_WHAT THE TASK REQUIRES_
Tally the lines containing "caption" and report the number alone.

* start MATERIAL SUPPLIED *

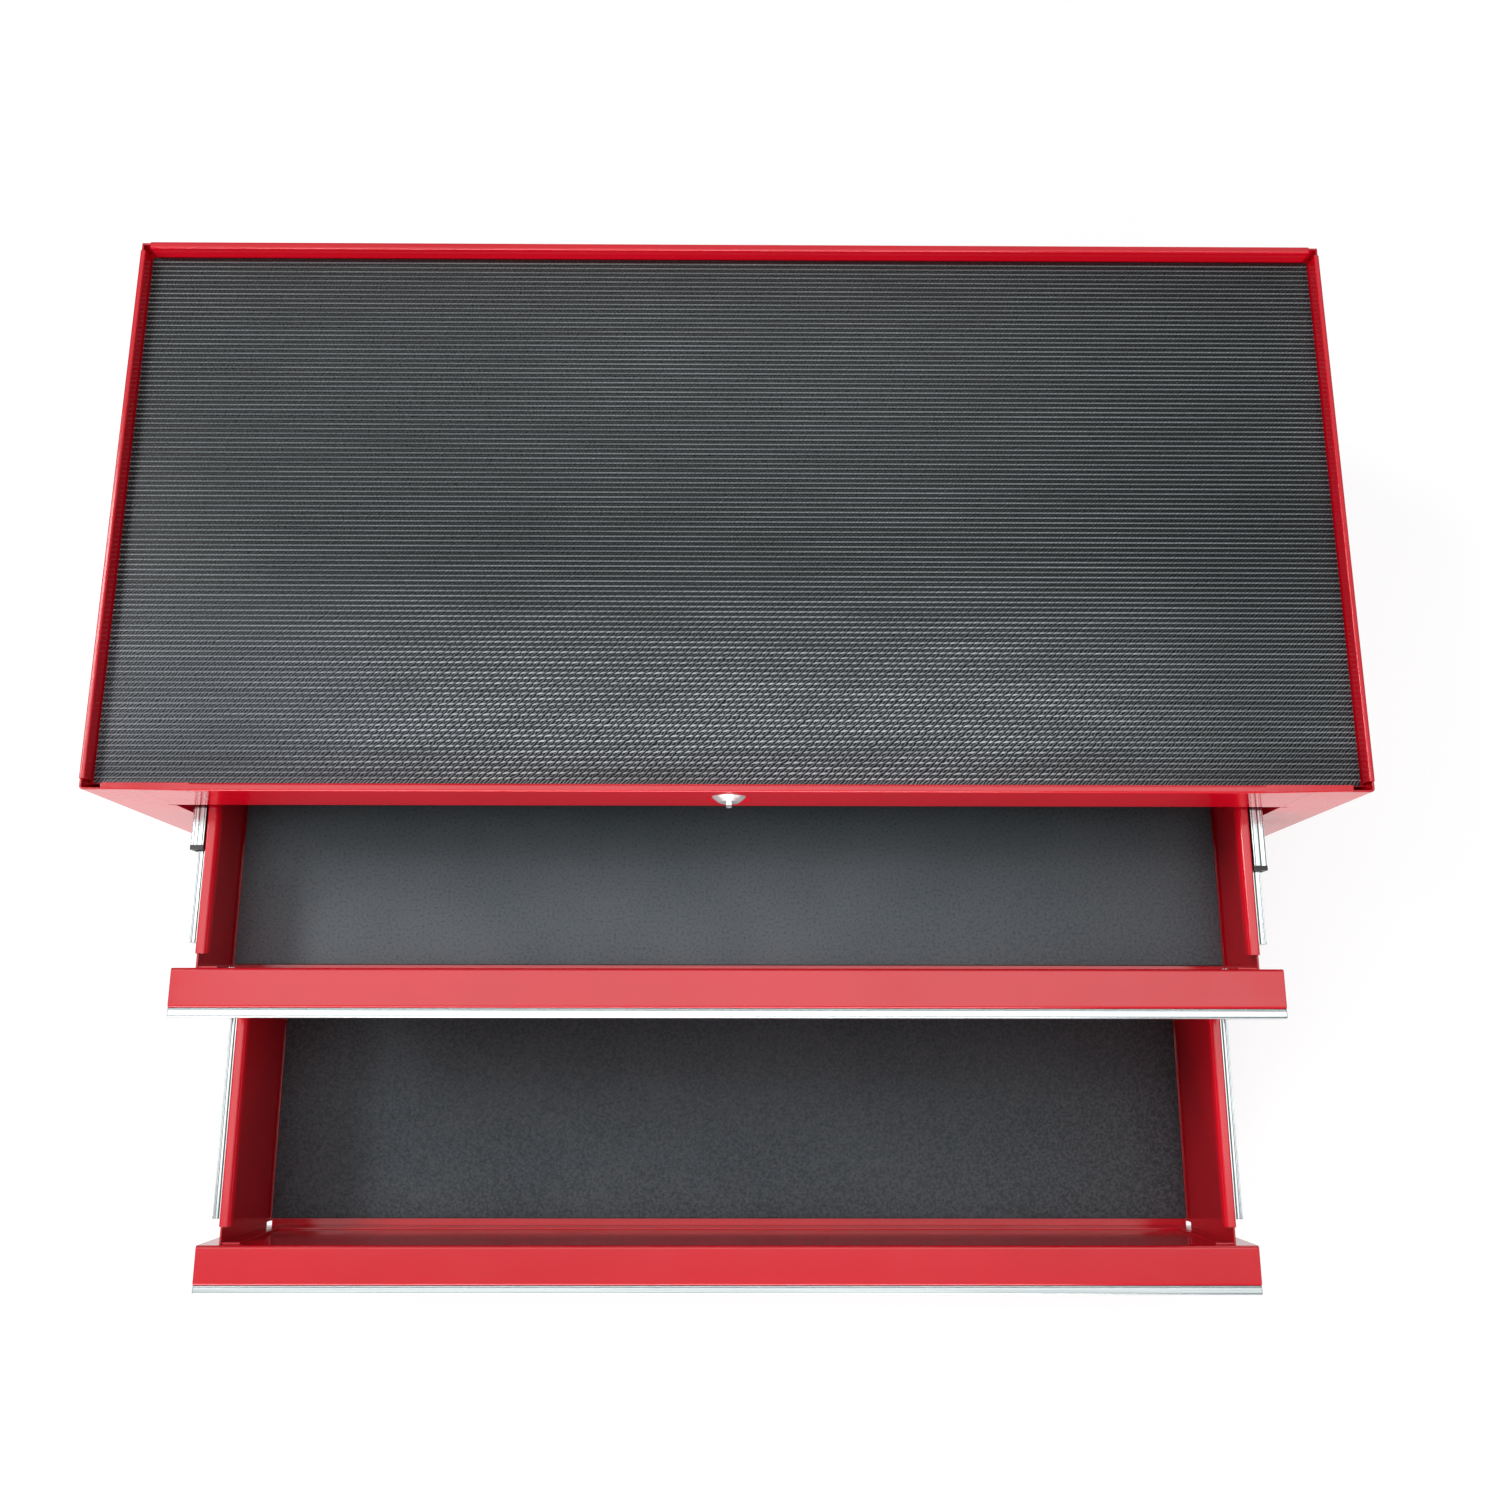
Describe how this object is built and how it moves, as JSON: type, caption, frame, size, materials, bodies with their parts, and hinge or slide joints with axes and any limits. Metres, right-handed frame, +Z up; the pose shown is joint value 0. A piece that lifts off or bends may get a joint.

* end MATERIAL SUPPLIED *
* start MATERIAL SUPPLIED *

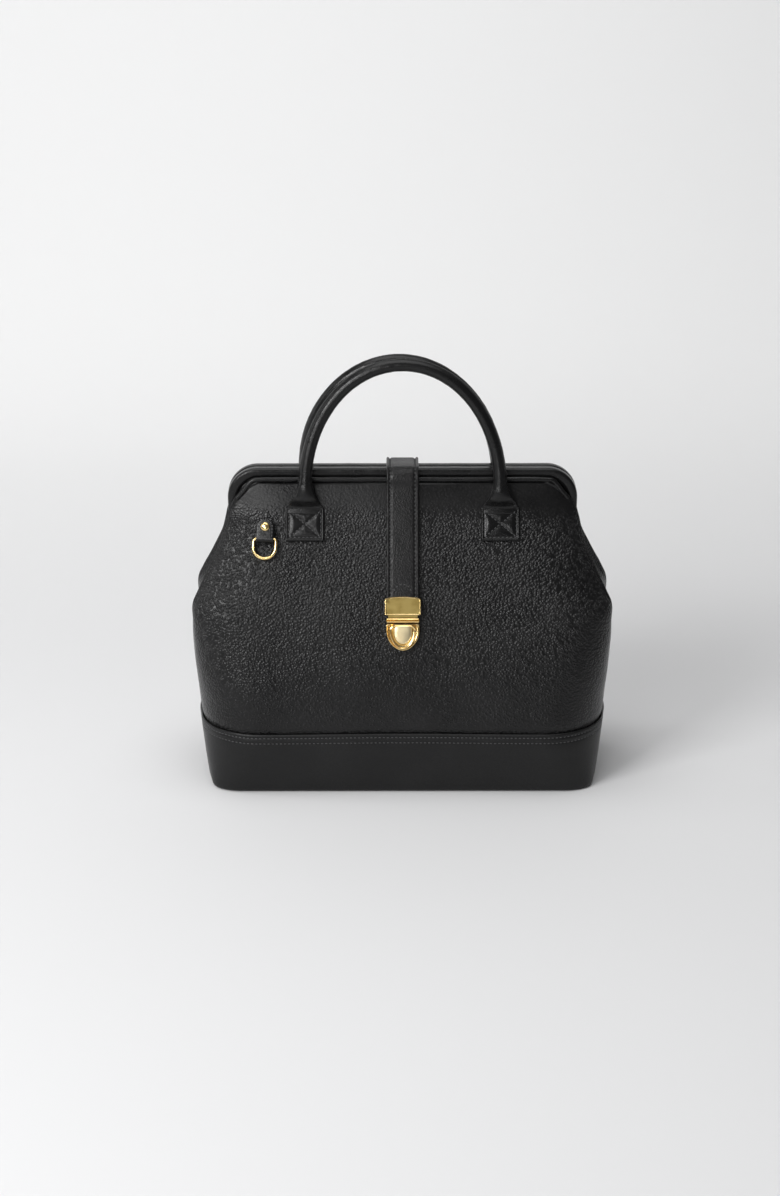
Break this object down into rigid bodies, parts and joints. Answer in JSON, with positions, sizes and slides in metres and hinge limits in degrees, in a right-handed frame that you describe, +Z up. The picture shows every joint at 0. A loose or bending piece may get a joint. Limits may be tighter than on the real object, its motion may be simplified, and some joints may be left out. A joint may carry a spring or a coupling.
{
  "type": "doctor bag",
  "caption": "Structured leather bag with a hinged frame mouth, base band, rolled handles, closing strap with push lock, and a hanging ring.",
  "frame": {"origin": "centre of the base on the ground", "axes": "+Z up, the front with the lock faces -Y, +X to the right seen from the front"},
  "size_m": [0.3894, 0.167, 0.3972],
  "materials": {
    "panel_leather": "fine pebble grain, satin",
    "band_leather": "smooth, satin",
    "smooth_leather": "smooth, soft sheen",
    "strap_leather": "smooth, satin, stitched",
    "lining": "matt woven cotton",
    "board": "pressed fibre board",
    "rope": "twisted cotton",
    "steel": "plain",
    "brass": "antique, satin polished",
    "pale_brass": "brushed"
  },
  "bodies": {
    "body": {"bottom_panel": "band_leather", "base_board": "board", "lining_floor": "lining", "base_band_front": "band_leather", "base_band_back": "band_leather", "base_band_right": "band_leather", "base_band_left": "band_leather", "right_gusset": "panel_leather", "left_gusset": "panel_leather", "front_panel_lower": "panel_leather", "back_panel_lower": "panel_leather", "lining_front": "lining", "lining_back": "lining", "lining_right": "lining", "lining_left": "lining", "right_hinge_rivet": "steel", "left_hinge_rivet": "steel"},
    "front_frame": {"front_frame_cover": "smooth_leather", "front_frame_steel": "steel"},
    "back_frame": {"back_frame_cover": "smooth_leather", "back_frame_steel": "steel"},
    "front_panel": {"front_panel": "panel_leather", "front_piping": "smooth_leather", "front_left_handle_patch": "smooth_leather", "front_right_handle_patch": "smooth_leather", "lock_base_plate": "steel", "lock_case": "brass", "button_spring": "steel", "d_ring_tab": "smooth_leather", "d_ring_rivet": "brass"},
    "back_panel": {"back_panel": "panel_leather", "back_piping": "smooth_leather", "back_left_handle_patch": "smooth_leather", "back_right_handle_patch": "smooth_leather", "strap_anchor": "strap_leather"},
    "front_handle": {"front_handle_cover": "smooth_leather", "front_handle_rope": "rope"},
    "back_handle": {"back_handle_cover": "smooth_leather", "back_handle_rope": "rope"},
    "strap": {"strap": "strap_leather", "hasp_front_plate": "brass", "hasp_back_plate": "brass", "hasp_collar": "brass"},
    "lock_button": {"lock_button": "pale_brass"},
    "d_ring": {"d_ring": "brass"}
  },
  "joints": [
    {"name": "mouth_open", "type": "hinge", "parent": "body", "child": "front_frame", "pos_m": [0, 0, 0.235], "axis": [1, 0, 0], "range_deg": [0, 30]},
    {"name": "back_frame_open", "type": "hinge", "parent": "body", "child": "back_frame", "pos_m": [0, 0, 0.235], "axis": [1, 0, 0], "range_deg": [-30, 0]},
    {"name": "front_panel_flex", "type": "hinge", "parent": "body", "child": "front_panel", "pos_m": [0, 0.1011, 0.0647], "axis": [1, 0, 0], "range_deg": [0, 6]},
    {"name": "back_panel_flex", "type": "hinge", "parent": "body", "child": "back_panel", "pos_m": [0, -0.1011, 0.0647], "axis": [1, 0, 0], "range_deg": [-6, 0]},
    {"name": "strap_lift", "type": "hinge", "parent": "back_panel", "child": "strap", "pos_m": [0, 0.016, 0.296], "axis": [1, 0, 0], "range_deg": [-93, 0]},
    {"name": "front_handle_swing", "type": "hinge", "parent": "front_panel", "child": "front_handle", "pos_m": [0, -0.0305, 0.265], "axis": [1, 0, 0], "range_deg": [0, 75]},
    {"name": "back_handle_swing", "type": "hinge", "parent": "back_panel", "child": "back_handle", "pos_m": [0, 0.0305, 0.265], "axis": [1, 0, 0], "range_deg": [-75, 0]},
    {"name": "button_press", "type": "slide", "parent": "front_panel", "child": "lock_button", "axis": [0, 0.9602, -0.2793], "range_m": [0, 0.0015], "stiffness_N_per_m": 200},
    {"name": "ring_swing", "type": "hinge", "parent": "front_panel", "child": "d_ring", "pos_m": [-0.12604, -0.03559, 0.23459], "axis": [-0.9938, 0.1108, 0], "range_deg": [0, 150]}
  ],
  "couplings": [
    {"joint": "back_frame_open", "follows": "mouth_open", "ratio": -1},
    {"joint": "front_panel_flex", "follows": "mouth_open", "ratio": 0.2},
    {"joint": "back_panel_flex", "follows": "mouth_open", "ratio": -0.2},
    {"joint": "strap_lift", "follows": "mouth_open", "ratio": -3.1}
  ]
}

* end MATERIAL SUPPLIED *

_FINISHED ANSWER_
2